Отставив в сторону лопаты, полицейские попрыгали в яму. Аккуратно подхватили раненого под руки, бережно попридержали ноги, выволокли его из ямы и, положив на землю, перевернули на спину. Майор присел рядом, расстегнул ему ворот и спросил:

— Что это у него в руке?

— Какая-то бумага, — ответил полицай и попытался забрать ее, но раненый держал листок на удивление крепко. — Вот вцепился… — буркнул он и, все же вытащив, протянул листок Гемприх-Петергофу: — Возьмите, господин майор.

Расправив его, Гемприх-Петергоф увидел, что это рисунок, бережно сложил его вчетверо и сунул в карман.

— Ты меня удивляешь, Вильфред, прежде я не замечал в тебе сентиментальности. Обычно мы пристреливаем раненых. Один выстрел в затылок, и все кончено! Что на тебя нашло? — спросил подошедший Грюнвальд.

— Считай меня сентиментальным, но этот случай — беспроигрышный вариант. Он будет мне благодарен всю жизнь за то, что я вытащил его из могилы, а значит, станет верным солдатом Третьего рейха. Будет служить в моей группе… если выживет, — ответил майор.

— Врачам придется очень серьезно потрудиться. Обычно после таких ран не выживают.

Веки красноармейца дрогнули, и он негромко произнес, устремив взгляд в посеревшее небо:

— Ма… ру… ся… — И тут же неровно задышав, смежил веки.

— Что он сказал? — спросил Грюнвальд.

— Кажись, бабу какую-то вспоминает, — безразлично произнес стоявший рядом полицейский. — Не то Маню, не то Марусю. Не разобрать!

— Ах, вот кто его на тот свет не пускает… Стоять на краю могилы и думать о женщине! А ведь он был уже почти покойник… Вот что значит настоящая любовь!

— Видно, этот русский и в самом деле очень любит эту женщину. Где-то ему можно даже позавидовать… Надеюсь, Вильфред, что ты не ошибся в своем выборе, — произнес капитан Грюнвальд.

— Дождь, кажется, будет, — посмотрел на потемневшие облака майор. — В это время погода всегда дрянь! Чего стоим?.. Положили его на телегу, да поаккуратнее, и так едва душа в теле держится! Везем в лазарет!

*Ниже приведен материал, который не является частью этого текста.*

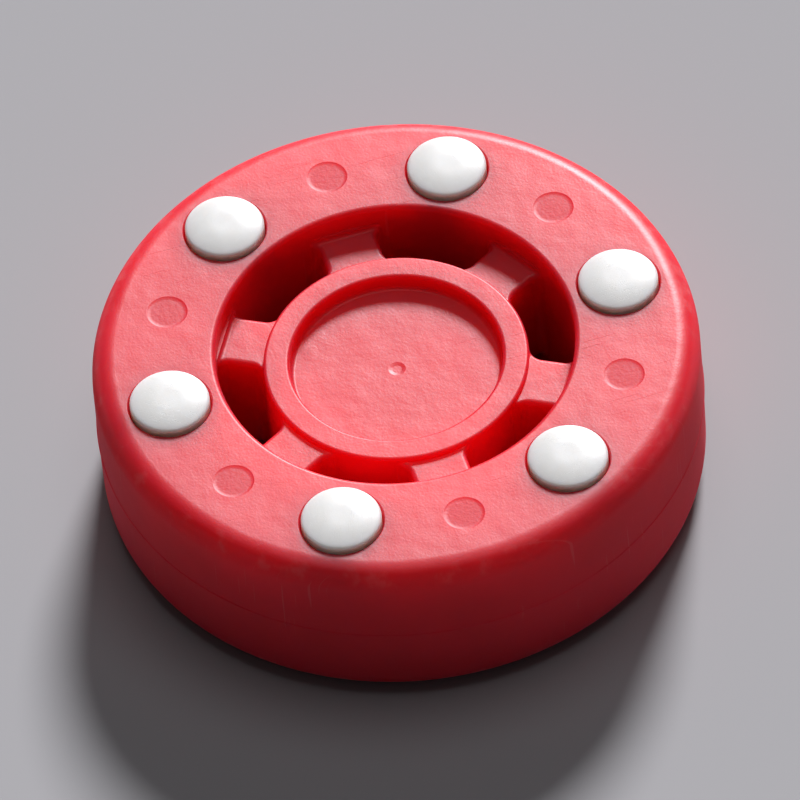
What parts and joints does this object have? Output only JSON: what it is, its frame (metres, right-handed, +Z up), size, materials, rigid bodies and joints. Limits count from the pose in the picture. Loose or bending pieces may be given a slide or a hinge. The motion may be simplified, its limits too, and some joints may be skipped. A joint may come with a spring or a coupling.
{
  "type": "inline hockey puck",
  "caption": "Inline hockey puck: a moulded disc with a dished hub on short spokes inside a thick ring, and round runners that float up and down and stand proud of both faces.",
  "frame": {"origin": "on the ground under the centre of the puck, at the level of the lower runner crowns it stands on", "axes": "+Z up along the puck's axis; +X towards runner 1; the runners are numbered anticlockwise from above"},
  "size_m": [0.0762, 0.0762, 0.0239],
  "materials": {
    "moulded_body": "solid red moulded PVC, satin, with a very fine moulded grain",
    "runner": "natural white nylon, smooth, lightly rubbed on the crown"
  },
  "bodies": {
    "body": {"puck_body": "moulded_body"},
    "runner_1": {"runner_1_pin": "runner", "runner_1_socket": "runner"},
    "runner_2": {"runner_2_pin": "runner", "runner_2_socket": "runner"},
    "runner_3": {"runner_3_pin": "runner", "runner_3_socket": "runner"},
    "runner_4": {"runner_4_pin": "runner", "runner_4_socket": "runner"},
    "runner_5": {"runner_5_pin": "runner", "runner_5_socket": "runner"},
    "runner_6": {"runner_6_pin": "runner", "runner_6_socket": "runner"}
  },
  "joints": [
    {"name": "runner_1_float", "type": "slide", "parent": "body", "child": "runner_1", "axis": [0, 0, 1], "range_m": [-0.0005, 0]},
    {"name": "runner_2_float", "type": "slide", "parent": "body", "child": "runner_2", "axis": [0, 0, 1], "range_m": [-0.0005, 0]},
    {"name": "runner_3_float", "type": "slide", "parent": "body", "child": "runner_3", "axis": [0, 0, 1], "range_m": [-0.0005, 0]},
    {"name": "runner_4_float", "type": "slide", "parent": "body", "child": "runner_4", "axis": [0, 0, 1], "range_m": [-0.0005, 0]},
    {"name": "runner_5_float", "type": "slide", "parent": "body", "child": "runner_5", "axis": [0, 0, 1], "range_m": [-0.0005, 0]},
    {"name": "runner_6_float", "type": "slide", "parent": "body", "child": "runner_6", "axis": [0, 0, 1], "range_m": [-0.0005, 0]}
  ]
}
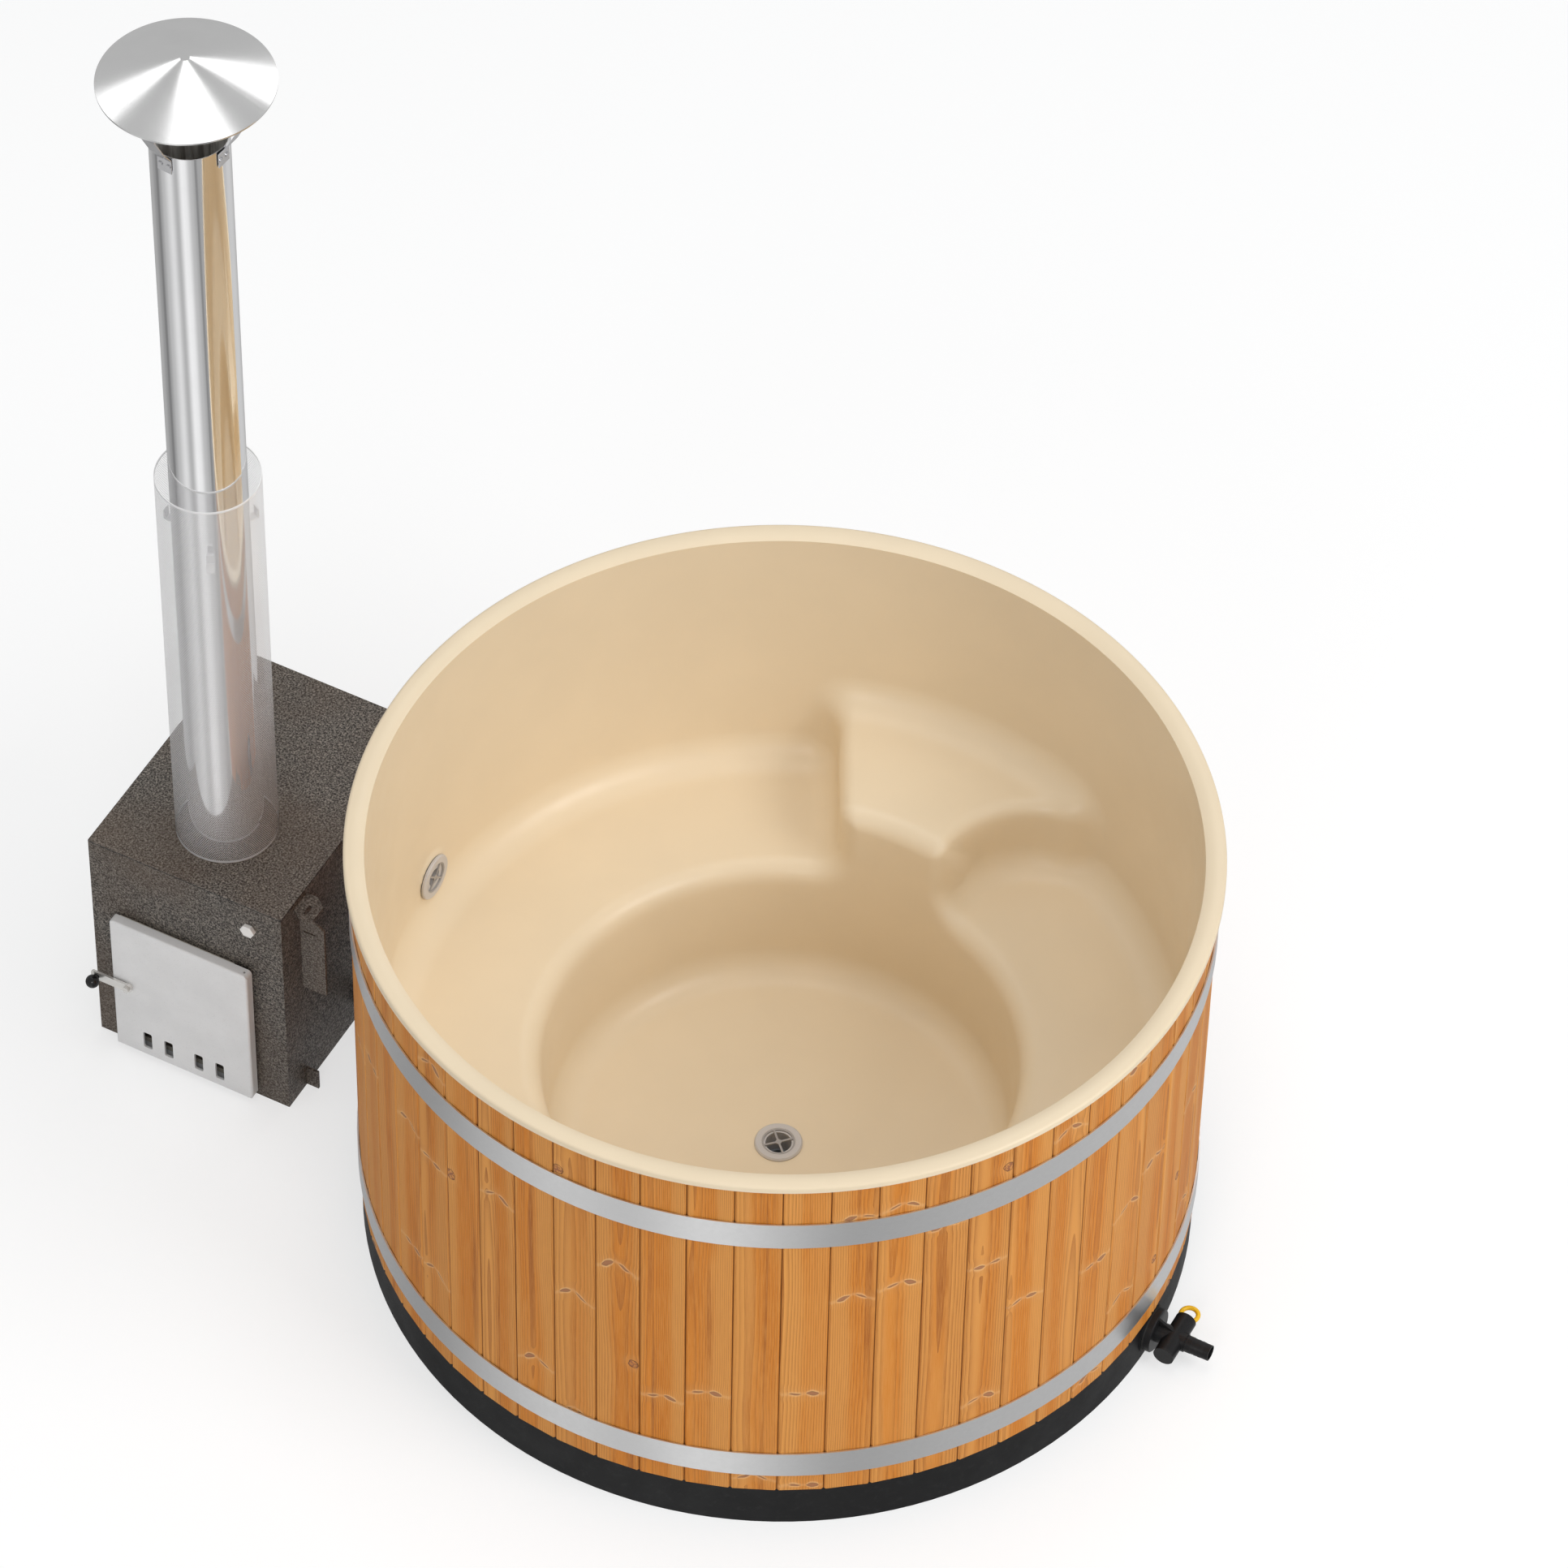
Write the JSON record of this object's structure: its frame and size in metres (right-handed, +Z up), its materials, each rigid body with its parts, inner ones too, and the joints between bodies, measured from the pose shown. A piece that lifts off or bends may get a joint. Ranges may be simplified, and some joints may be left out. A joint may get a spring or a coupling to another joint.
{
  "type": "wooden hot tub",
  "caption": "Round hot tub clad in wooden staves with a moulded bath, bench, step and drain valve, joined by hoses to an outside wood-fired water heater with a tall chimney",
  "frame": {"origin": "on the floor, on the tub's upright axis, at the middle of the base's underside", "axes": "+Z up; -X from the tub towards the heater; +X towards the drain valve; the heater's door faces -Y"},
  "size_m": [2.3565, 1.6989, 2.645],
  "materials": {
    "deck_black": "satin",
    "support_wood": "matte",
    "foam": "matte",
    "bath_plastic": "satin",
    "stave_wood": "satin",
    "hoop_steel": "satin",
    "bolt_steel": "satin",
    "fitting_grey": "satin",
    "grille_grey": "satin",
    "seal_rubber": "matte",
    "pipe_grey": "satin",
    "nut_black": "satin",
    "valve_black": "satin",
    "piston_grey": "satin",
    "ring_yellow": "gloss",
    "hose_rubber": "matte",
    "clamp_steel": "satin",
    "heater_paint": "satin",
    "boiler_steel": "matte",
    "grate_iron": "matte",
    "plug_metal": "satin",
    "flue_steel": "polished",
    "guard_steel": "satin",
    "cap_steel": "polished",
    "leg_steel": "satin",
    "door_cast": "satin",
    "door_rope": "matte",
    "shield_steel": "matte",
    "pin_steel": "satin",
    "lever_steel": "satin",
    "knob_black": "gloss"
  },
  "bodies": {
    "tub": {"base_tray": "deck_black", "supports": "support_wood", "insulation": "foam", "liner": "bath_plastic", "staves": "stave_wood", "upper_hoop": "hoop_steel", "lower_hoop": "hoop_steel", "hoop_bolts": "bolt_steel", "hoop_nuts": "bolt_steel", "strainer_body": "fitting_grey", "strainer_grille": "grille_grey", "strainer_gasket": "seal_rubber", "strainer_nut": "nut_black", "drain_tee": "pipe_grey", "drain_pipe": "pipe_grey", "suction_pipe": "pipe_grey", "valve_gasket": "seal_rubber", "valve_body": "valve_black", "valve_nut": "nut_black", "valve_end_cap": "valve_black", "suction_fitting": "valve_black", "suction_gasket": "seal_rubber", "suction_nut": "nut_black", "return_fitting": "fitting_grey", "return_grille": "grille_grey", "return_gasket": "seal_rubber", "return_nut": "nut_black", "upper_hose": "hose_rubber", "lower_hose": "hose_rubber", "hose_clamps": "clamp_steel", "clamp_screws": "clamp_steel", "heater_casing": "heater_paint", "heater_top": "heater_paint", "heater_base": "heater_paint", "firebox": "boiler_steel", "mouth_frame": "boiler_steel", "grate": "grate_iron", "heater_spigots": "boiler_steel", "flue_collar": "boiler_steel", "hex_plug": "plug_metal", "tool_hanger": "heater_paint", "anchor_tab": "heater_paint", "chimney_pipe": "flue_steel", "chimney_guard": "guard_steel", "guard_clips": "leg_steel", "cap_legs": "leg_steel", "cap_rivets": "leg_steel", "chimney_cap": "cap_steel", "hinge_lugs": "heater_paint"},
    "door": {"door": "door_cast", "door_gasket": "door_rope", "door_shield": "shield_steel", "hinge_pin": "pin_steel"},
    "latch": {"latch_lever": "lever_steel", "latch_spindle": "lever_steel", "latch_washer": "pin_steel", "ball_knob": "knob_black"},
    "piston": {"drain_piston": "piston_grey", "piston_rings": "seal_rubber", "pull_ring": "ring_yellow"}
  },
  "joints": [
    {"name": "door_hinge", "type": "hinge", "parent": "tub", "child": "door", "pos_m": [-1.037, -0.306, 0.2035], "axis": [0, 0, 1], "range_deg": [0, 100]},
    {"name": "latch_turn", "type": "hinge", "parent": "door", "child": "latch", "pos_m": [-1.305, -0.32, 0.212], "axis": [0, 1, 0], "range_deg": [0, 75]},
    {"name": "drain_slide", "type": "slide", "parent": "tub", "child": "piston", "axis": [0, 1, 0], "range_m": [0, 0.035]}
  ]
}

Русоволосого уложили на пук сена. Щербатый возница невольно хмыкнул, озадаченный таким неожиданным решением, и прикрыл раненого рогожей.

— Но, пошла родимая! — поторопил он кнутом застоявшуюся лошадь.

Полицаи, выстроившись по двое, уже двинулись к расположению лагеря, только вспомогательная команда продолжала орудовать лопатами, разравнивая землю. О расстрелянных более ничто не напоминало, разве что стреляные гильзы, валявшиеся подле захоронения, да еще пара новых сапог, аккуратно поставленных под дерево, — мертвым они не нужны, а вот кому-нибудь из полиции еще послужат.

У последней ямы возился коренастый чернявый мужик лет тридцати пяти.